Rental yield is the annual return generated by a rental property expressed as a percentage of its value. It is the most widely used metric for comparing investment properties and evaluating whether a property is priced to generate adequate returns.
Gross Rental Yield
Gross Rental Yield = (Annual Rent / Property Value) × 100
A property worth $400,000 renting for $2,000/month has a gross yield of ($24,000 / $400,000) × 100 = 6.0%. Gross yield is quick to calculate and useful for filtering properties, but it ignores all operating costs.
Net Rental Yield
Net Rental Yield = ((Annual Rent − Annual Expenses) / Property Value) × 100
Subtracting $8,000 in annual expenses from the same property: ($24,000 − $8,000) / $400,000 × 100 = 4.0% net yield. The 2-point gap between gross and net is the cost of actually owning and operating the property. Use the Rental Yield Calculator to model both.
Rental Yield vs Cap Rate
For residential property, these terms are often used interchangeably. The technical distinction is minor: cap rate uses Net Operating Income (which includes a vacancy allowance deducted from gross income), while net yield sometimes uses actual collected rent.
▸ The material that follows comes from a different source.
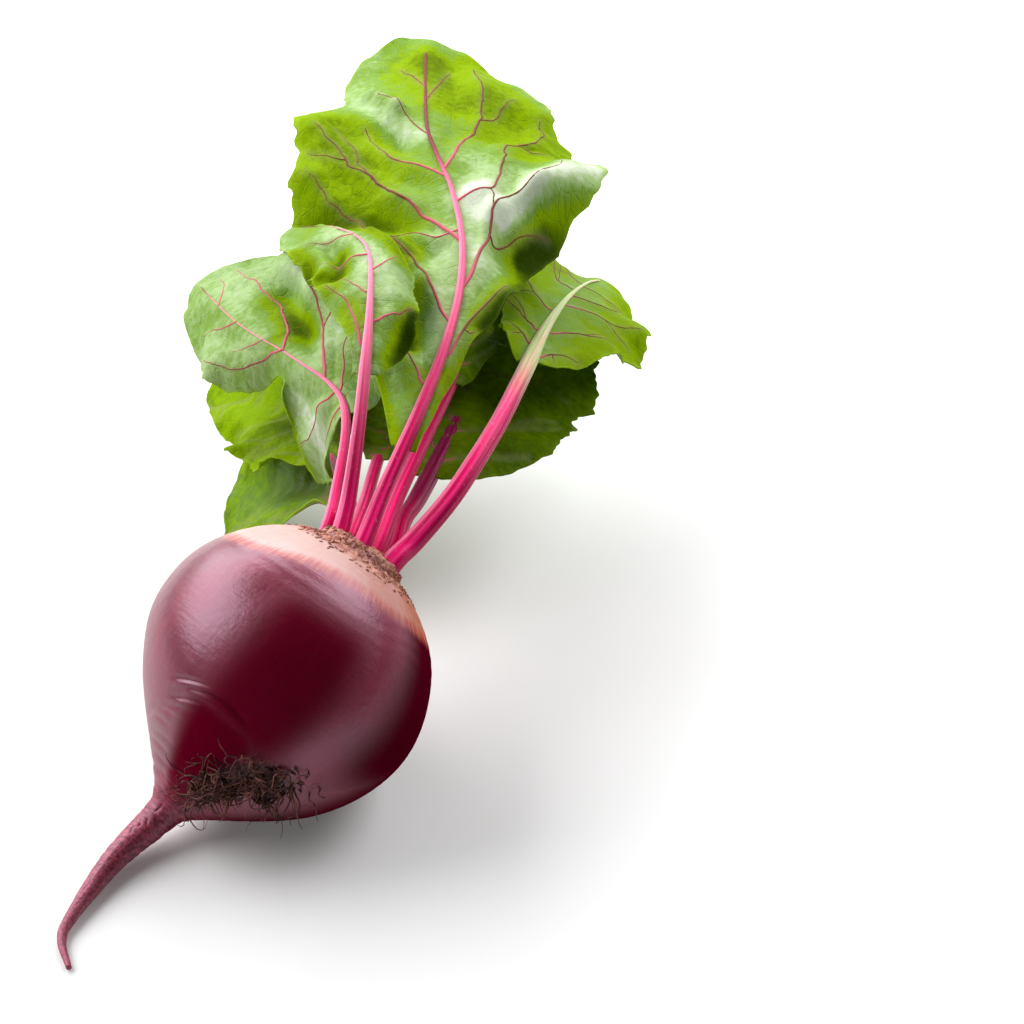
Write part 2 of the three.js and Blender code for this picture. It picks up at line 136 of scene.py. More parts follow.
def grid_faces(rows, columns, first=0, closed=True, flip=False):
    """Quads over rows of points, each row a ring if closed."""
    i, j = np.meshgrid(np.arange(rows - 1), np.arange(columns if closed else columns - 1), indexing="ij")
    k = (j + 1) % columns
    quads = np.stack([i * columns + j, i * columns + k, (i + 1) * columns + k, (i + 1) * columns + j], -1)
    quads = quads.reshape(-1, 4) + first
    return (quads[:, ::-1] if flip else quads).tolist()


def tube(rings):
    """The points and faces of rings of points, closed at each end by a point in its middle."""
    count, sides = len(rings) * rings.shape[1], rings.shape[1]
    faces = grid_faces(len(rings), sides)
    first, last = list(range(sides)), list(range(count - sides, count))
    faces += [(count, b, a) for a, b in zip(first, first[1:] + first[:1])]
    faces += [(count + 1, a, b) for a, b in zip(last, last[1:] + last[:1])]
    return np.vstack([rings.reshape(-1, 3), rings[0].mean(0), rings[-1].mean(0)]), faces


root_axis = Grown(ROOT_AXIS)
ROOT_LENGTH = root_axis.length


def root_radius(h):
    """The radius at a distance h along the axis from the crown."""
    past = h - SHOULDER_TO_MIDDLE
    off = np.minimum(1, np.abs(past) / np.where(past < 0, CROWN_HALF, TAIL_HALF))
    body = ROOT_RADIUS * (1 - off * off) ** np.where(past < 0, 0.5, TAPER)
    run_out = np.clip((h - TAIL_STARTS) / (ROOT_LENGTH - TAIL_STARTS), 0, 1)
    cone = (TAIL_RADIUS - TAIL_TIP_RADIUS) * (1 - run_out) ** TAIL_SLIMS
    tail = (TAIL_TIP_RADIUS + cone) * np.clip(2 * past / TAIL_HALF, 0, 1)
    drop = np.maximum(0, 1 - h / COLLAR_HEIGHT)
    collar = np.where(h < COLLAR_HEIGHT, COLLAR_RADIUS * (1 - 0.1 * drop**2), 0)
    soft = 1.2  # the collar sinks into the shoulder over this distance
    swollen = np.hypot(body, tail)
    return np.where(h < COLLAR_HEIGHT + soft, np.maximum(swollen, collar), swollen)


def turned(angle, centre):
    return np.arctan2(np.sin(angle - centre), np.cos(angle - centre))


# The furrow under the root, where the rootlets grow: its place, its reach each way and its depth.
FURROW = {"angle": 0.2, "h": 78, "wide": 0.34, "long": 11, "deep": 0.12}

# Each crease across the tail's root: how far along, how far round, its half-width round, its slant, its bow
# and its depth.
CREASES = [
    (52.6, 1.38, 0.15, 16, 20, 0.6), (51.8, 1.12, 0.23, 5, 26, 0.8), (57.2, 1.34, 0.16, 16, 20, 0.6),
    (61.2, 1.42, 0.15, 14, 16, 0.4), (64.6, 1.6, 0.2, 9, 10, 0.4), (67.6, 1.72, 0.25, 6, 6, 0.4),
    (70.6, 1.6, 0.3, 4, 4, 0.35), (73.4, 1.8, 0.4, 2, 3, 0.35), (76.2, 1.6, 0.5, 1, 2, 0.35),
    (79.6, 1.9, 0.6, 1, 1, 0.35), (83.5, 1.6, 0.7, 0, 1, 0.3), (64.0, 4.4, 0.5, 2, 1, 0.35),
    (70.0, 3.9, 0.6, -2, 1, 0.4),
]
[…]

When comparing residential properties, both metrics tell you essentially the same thing.
What Determines Yield?
Yield is driven by the ratio of rent to price. Markets with high property prices relative to rents (inner-city, coastal) have low yields. Markets with lower property prices relative to rents (regional, suburban) have higher yields. High-yield markets often compensate investors for lower expected capital growth or higher management demands — not necessarily better total returns.